WHAT THE TASK REQUIRES ▸ Repeat the whole of the data, keeping every detail the same.

════════════════════

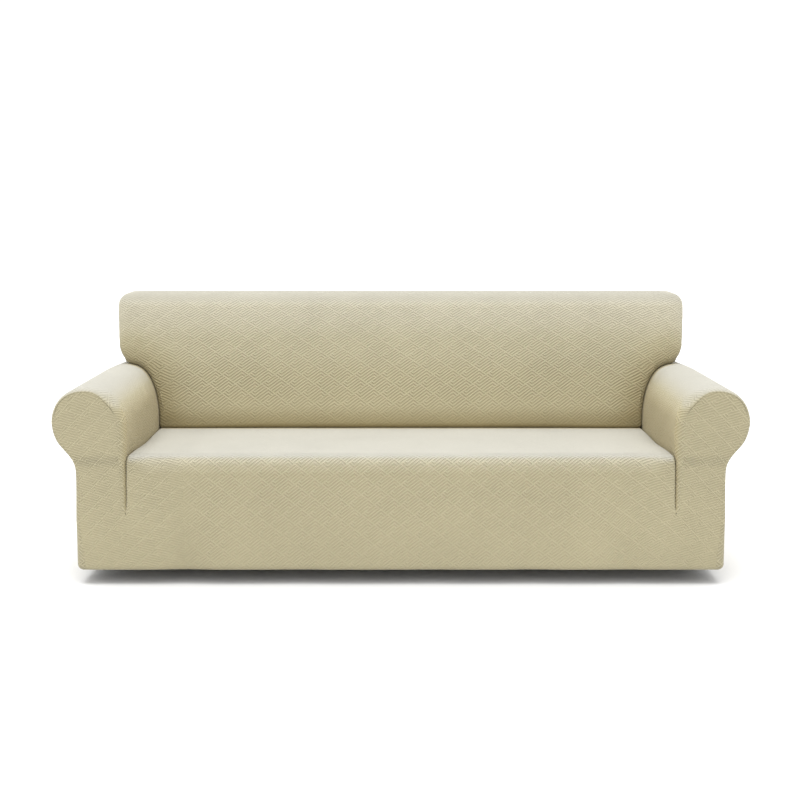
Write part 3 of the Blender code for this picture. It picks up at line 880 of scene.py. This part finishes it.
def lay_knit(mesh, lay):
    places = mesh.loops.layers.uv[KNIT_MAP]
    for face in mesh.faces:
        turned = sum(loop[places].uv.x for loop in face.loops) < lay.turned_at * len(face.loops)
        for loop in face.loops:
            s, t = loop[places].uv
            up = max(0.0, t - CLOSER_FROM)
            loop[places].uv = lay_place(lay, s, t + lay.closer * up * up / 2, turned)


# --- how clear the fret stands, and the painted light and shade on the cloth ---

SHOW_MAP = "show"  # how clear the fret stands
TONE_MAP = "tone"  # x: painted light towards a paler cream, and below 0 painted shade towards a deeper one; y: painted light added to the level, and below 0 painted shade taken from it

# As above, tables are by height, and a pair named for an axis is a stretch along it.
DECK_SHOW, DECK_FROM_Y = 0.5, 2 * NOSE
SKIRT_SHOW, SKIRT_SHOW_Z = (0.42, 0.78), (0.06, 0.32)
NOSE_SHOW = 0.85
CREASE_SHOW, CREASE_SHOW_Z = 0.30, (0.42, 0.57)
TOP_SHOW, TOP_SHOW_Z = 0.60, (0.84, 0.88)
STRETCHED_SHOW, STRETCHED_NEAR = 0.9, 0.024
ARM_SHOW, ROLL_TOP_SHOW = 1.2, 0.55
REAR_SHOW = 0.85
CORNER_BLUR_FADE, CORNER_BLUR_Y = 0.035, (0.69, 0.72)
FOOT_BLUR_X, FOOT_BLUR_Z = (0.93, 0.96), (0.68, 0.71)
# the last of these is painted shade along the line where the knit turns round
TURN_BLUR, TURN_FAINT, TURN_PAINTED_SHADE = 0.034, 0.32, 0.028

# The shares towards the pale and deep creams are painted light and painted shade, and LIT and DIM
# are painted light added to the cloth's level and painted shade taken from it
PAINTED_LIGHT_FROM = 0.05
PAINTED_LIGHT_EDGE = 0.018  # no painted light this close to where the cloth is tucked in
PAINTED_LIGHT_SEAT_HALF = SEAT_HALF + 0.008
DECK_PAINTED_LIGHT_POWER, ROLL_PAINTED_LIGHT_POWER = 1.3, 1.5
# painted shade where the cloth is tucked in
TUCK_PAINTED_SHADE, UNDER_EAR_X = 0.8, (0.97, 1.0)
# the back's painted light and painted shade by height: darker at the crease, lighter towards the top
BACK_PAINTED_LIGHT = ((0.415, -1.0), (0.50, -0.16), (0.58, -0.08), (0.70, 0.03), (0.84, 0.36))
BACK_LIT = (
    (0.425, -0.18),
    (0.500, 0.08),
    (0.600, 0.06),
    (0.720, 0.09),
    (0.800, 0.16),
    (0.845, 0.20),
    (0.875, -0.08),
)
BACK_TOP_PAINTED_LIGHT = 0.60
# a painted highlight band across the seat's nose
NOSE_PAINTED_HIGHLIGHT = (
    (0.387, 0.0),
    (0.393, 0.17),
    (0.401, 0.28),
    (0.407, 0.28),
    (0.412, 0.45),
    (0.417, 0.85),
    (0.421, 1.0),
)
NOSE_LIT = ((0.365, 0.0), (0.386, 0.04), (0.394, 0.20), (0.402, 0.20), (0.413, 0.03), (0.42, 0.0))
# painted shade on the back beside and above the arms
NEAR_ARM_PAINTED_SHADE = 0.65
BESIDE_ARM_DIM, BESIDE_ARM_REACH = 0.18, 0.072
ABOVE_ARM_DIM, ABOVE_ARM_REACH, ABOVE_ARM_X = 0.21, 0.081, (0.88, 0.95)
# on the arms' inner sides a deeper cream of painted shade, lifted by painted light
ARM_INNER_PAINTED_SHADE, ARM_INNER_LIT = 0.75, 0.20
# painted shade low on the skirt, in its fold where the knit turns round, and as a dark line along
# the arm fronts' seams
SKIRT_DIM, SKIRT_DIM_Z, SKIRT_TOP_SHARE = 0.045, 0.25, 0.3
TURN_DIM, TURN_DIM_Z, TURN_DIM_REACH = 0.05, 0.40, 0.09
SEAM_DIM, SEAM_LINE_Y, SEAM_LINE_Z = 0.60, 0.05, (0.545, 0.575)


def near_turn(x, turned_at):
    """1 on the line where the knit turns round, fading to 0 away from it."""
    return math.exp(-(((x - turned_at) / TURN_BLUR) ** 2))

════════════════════

RESPONSE TO THE TASK ▸
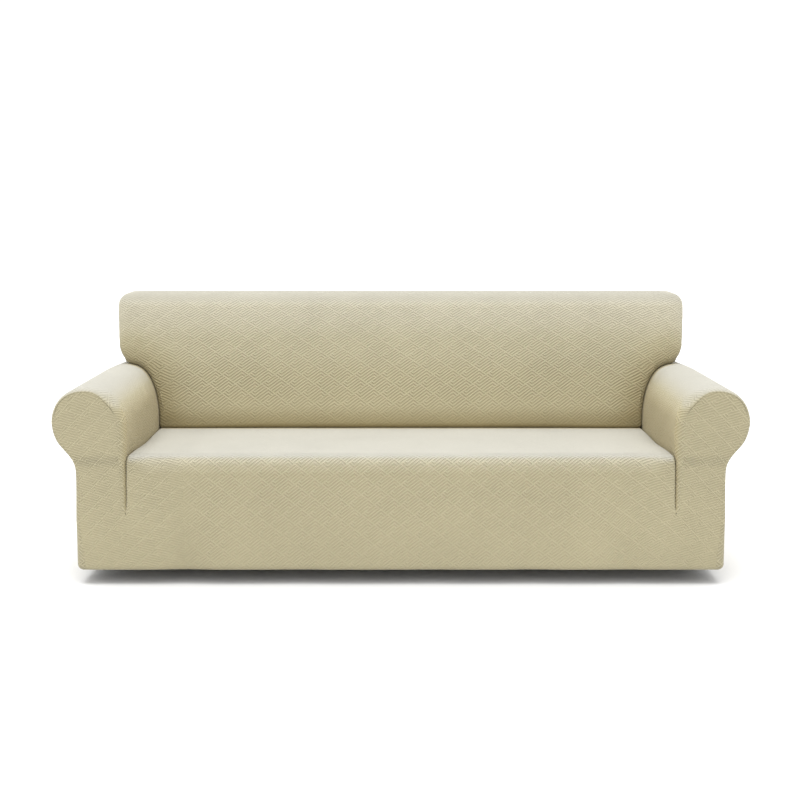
Write part 3 of the Blender code for this picture. It picks up at line 880 of scene.py. This part finishes it.
def lay_knit(mesh, lay):
    places = mesh.loops.layers.uv[KNIT_MAP]
    for face in mesh.faces:
        turned = sum(loop[places].uv.x for loop in face.loops) < lay.turned_at * len(face.loops)
        for loop in face.loops:
            s, t = loop[places].uv
            up = max(0.0, t - CLOSER_FROM)
            loop[places].uv = lay_place(lay, s, t + lay.closer * up * up / 2, turned)


# --- how clear the fret stands, and the painted light and shade on the cloth ---

SHOW_MAP = "show"  # how clear the fret stands
TONE_MAP = "tone"  # x: painted light towards a paler cream, and below 0 painted shade towards a deeper one; y: painted light added to the level, and below 0 painted shade taken from it

# As above, tables are by height, and a pair named for an axis is a stretch along it.
DECK_SHOW, DECK_FROM_Y = 0.5, 2 * NOSE
SKIRT_SHOW, SKIRT_SHOW_Z = (0.42, 0.78), (0.06, 0.32)
NOSE_SHOW = 0.85
CREASE_SHOW, CREASE_SHOW_Z = 0.30, (0.42, 0.57)
TOP_SHOW, TOP_SHOW_Z = 0.60, (0.84, 0.88)
STRETCHED_SHOW, STRETCHED_NEAR = 0.9, 0.024
ARM_SHOW, ROLL_TOP_SHOW = 1.2, 0.55
REAR_SHOW = 0.85
CORNER_BLUR_FADE, CORNER_BLUR_Y = 0.035, (0.69, 0.72)
FOOT_BLUR_X, FOOT_BLUR_Z = (0.93, 0.96), (0.68, 0.71)
# the last of these is painted shade along the line where the knit turns round
TURN_BLUR, TURN_FAINT, TURN_PAINTED_SHADE = 0.034, 0.32, 0.028

# The shares towards the pale and deep creams are painted light and painted shade, and LIT and DIM
# are painted light added to the cloth's level and painted shade taken from it
PAINTED_LIGHT_FROM = 0.05
PAINTED_LIGHT_EDGE = 0.018  # no painted light this close to where the cloth is tucked in
PAINTED_LIGHT_SEAT_HALF = SEAT_HALF + 0.008
DECK_PAINTED_LIGHT_POWER, ROLL_PAINTED_LIGHT_POWER = 1.3, 1.5
# painted shade where the cloth is tucked in
TUCK_PAINTED_SHADE, UNDER_EAR_X = 0.8, (0.97, 1.0)
# the back's painted light and painted shade by height: darker at the crease, lighter towards the top
BACK_PAINTED_LIGHT = ((0.415, -1.0), (0.50, -0.16), (0.58, -0.08), (0.70, 0.03), (0.84, 0.36))
BACK_LIT = (
    (0.425, -0.18),
    (0.500, 0.08),
    (0.600, 0.06),
    (0.720, 0.09),
    (0.800, 0.16),
    (0.845, 0.20),
    (0.875, -0.08),
)
BACK_TOP_PAINTED_LIGHT = 0.60
# a painted highlight band across the seat's nose
NOSE_PAINTED_HIGHLIGHT = (
    (0.387, 0.0),
    (0.393, 0.17),
    (0.401, 0.28),
    (0.407, 0.28),
    (0.412, 0.45),
    (0.417, 0.85),
    (0.421, 1.0),
)
NOSE_LIT = ((0.365, 0.0), (0.386, 0.04), (0.394, 0.20), (0.402, 0.20), (0.413, 0.03), (0.42, 0.0))
# painted shade on the back beside and above the arms
NEAR_ARM_PAINTED_SHADE = 0.65
BESIDE_ARM_DIM, BESIDE_ARM_REACH = 0.18, 0.072
ABOVE_ARM_DIM, ABOVE_ARM_REACH, ABOVE_ARM_X = 0.21, 0.081, (0.88, 0.95)
# on the arms' inner sides a deeper cream of painted shade, lifted by painted light
ARM_INNER_PAINTED_SHADE, ARM_INNER_LIT = 0.75, 0.20
# painted shade low on the skirt, in its fold where the knit turns round, and as a dark line along
# the arm fronts' seams
SKIRT_DIM, SKIRT_DIM_Z, SKIRT_TOP_SHARE = 0.045, 0.25, 0.3
TURN_DIM, TURN_DIM_Z, TURN_DIM_REACH = 0.05, 0.40, 0.09
SEAM_DIM, SEAM_LINE_Y, SEAM_LINE_Z = 0.60, 0.05, (0.545, 0.575)


def near_turn(x, turned_at):
    """1 on the line where the knit turns round, fading to 0 away from it."""
    return math.exp(-(((x - turned_at) / TURN_BLUR) ** 2))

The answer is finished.